Work to be completed - Reproduce only the stretch of entries below that begins at the first line and ends at the line holding "return u, v".

[Records with modeling code]
** BEGIN **

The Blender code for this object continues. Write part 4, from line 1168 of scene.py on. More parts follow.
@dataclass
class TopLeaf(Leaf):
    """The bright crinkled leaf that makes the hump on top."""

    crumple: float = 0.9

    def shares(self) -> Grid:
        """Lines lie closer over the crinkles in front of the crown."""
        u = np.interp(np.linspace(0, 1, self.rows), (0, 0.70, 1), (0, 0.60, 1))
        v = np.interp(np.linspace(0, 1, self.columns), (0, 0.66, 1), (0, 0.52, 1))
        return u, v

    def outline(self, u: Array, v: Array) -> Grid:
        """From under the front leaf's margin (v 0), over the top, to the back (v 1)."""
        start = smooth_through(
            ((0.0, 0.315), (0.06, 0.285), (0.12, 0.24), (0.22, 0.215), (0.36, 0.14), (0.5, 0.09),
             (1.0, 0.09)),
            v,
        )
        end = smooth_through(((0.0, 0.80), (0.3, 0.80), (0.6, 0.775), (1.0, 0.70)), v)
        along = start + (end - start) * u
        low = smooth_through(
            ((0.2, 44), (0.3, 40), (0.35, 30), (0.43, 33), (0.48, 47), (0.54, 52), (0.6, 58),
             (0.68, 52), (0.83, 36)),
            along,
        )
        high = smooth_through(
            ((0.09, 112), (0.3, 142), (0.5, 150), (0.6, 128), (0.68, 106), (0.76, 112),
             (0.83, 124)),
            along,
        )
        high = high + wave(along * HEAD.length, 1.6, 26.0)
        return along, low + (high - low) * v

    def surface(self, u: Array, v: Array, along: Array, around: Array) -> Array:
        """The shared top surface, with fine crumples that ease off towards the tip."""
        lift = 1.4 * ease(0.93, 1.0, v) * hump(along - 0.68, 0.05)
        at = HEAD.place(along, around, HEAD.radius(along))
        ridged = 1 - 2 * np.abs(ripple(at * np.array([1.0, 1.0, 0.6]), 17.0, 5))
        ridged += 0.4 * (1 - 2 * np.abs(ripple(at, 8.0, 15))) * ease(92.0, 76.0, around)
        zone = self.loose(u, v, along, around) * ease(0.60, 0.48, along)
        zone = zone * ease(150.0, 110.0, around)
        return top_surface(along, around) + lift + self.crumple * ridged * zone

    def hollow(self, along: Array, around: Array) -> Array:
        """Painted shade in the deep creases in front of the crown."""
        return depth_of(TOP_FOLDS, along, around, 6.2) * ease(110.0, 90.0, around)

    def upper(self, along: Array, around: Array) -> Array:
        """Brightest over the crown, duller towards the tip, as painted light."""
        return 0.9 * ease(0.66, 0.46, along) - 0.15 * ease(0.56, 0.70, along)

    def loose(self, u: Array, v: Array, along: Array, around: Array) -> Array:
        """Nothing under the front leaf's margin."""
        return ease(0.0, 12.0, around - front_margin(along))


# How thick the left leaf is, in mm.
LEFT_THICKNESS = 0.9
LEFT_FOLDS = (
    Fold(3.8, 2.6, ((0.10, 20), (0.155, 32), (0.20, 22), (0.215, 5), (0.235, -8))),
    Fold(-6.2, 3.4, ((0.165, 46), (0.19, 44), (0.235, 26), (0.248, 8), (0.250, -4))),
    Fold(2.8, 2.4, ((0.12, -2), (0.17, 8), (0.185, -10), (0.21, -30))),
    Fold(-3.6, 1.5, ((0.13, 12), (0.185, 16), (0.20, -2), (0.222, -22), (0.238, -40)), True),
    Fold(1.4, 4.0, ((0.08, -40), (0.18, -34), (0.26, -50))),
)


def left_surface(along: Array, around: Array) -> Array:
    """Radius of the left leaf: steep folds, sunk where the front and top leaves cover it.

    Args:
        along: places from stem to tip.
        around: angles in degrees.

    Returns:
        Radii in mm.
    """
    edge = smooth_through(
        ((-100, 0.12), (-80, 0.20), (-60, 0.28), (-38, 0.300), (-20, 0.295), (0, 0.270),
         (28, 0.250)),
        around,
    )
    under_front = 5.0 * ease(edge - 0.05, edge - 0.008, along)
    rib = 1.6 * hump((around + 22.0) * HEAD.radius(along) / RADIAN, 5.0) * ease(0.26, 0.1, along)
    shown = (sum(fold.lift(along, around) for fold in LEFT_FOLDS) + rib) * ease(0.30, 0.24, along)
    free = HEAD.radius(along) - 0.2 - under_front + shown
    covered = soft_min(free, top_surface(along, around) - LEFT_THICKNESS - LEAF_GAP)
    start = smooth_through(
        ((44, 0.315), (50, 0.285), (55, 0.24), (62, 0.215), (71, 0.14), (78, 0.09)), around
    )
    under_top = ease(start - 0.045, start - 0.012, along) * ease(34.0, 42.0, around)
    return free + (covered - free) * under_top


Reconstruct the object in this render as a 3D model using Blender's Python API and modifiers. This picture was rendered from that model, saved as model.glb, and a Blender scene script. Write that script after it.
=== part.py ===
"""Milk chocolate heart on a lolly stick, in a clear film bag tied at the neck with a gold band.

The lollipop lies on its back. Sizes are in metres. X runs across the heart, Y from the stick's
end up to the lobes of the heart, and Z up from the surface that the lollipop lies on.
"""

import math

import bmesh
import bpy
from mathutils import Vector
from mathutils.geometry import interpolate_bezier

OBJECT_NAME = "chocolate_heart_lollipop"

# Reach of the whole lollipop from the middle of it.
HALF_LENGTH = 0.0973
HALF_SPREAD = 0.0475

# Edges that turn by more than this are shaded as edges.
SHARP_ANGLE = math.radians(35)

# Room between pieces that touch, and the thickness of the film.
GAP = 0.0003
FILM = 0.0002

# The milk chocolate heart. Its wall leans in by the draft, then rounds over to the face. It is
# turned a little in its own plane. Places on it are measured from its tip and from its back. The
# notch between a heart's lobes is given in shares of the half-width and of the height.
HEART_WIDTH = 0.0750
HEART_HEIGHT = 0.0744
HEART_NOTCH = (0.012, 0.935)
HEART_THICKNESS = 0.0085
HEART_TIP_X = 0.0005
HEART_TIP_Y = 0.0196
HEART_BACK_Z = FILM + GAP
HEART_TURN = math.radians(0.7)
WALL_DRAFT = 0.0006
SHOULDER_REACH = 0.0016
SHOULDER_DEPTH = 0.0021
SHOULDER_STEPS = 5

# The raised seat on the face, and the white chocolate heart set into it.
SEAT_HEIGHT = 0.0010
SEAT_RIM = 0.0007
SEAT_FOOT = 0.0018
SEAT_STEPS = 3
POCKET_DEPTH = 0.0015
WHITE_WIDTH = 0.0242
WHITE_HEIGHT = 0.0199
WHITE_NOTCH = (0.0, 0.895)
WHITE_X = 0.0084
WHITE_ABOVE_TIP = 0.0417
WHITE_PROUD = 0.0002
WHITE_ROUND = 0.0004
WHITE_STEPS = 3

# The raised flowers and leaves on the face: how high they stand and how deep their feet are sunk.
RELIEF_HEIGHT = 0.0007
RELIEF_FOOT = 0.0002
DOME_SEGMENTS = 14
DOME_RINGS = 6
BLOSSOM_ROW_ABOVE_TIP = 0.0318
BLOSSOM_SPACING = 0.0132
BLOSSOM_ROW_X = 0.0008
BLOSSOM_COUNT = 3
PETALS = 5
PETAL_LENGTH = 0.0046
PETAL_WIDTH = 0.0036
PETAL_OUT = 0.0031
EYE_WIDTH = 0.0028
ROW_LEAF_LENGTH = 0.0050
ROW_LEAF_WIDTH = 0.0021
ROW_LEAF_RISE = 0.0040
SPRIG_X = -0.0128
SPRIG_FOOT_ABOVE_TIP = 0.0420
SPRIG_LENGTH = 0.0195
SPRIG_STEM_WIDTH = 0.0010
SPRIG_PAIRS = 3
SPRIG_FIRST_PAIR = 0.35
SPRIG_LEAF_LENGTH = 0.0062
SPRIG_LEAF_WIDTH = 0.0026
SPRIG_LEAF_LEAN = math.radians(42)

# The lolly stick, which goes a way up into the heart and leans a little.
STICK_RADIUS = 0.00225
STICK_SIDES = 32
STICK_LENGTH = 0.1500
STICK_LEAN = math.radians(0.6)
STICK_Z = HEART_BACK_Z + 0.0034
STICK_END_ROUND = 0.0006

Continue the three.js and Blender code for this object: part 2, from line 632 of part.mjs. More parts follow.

** END **

Output -
The Blender code for this object continues. Write part 4, from line 1168 of scene.py on. More parts follow.
@dataclass
class TopLeaf(Leaf):
    """The bright crinkled leaf that makes the hump on top."""

    crumple: float = 0.9

    def shares(self) -> Grid:
        """Lines lie closer over the crinkles in front of the crown."""
        u = np.interp(np.linspace(0, 1, self.rows), (0, 0.70, 1), (0, 0.60, 1))
        v = np.interp(np.linspace(0, 1, self.columns), (0, 0.66, 1), (0, 0.52, 1))
        return u, v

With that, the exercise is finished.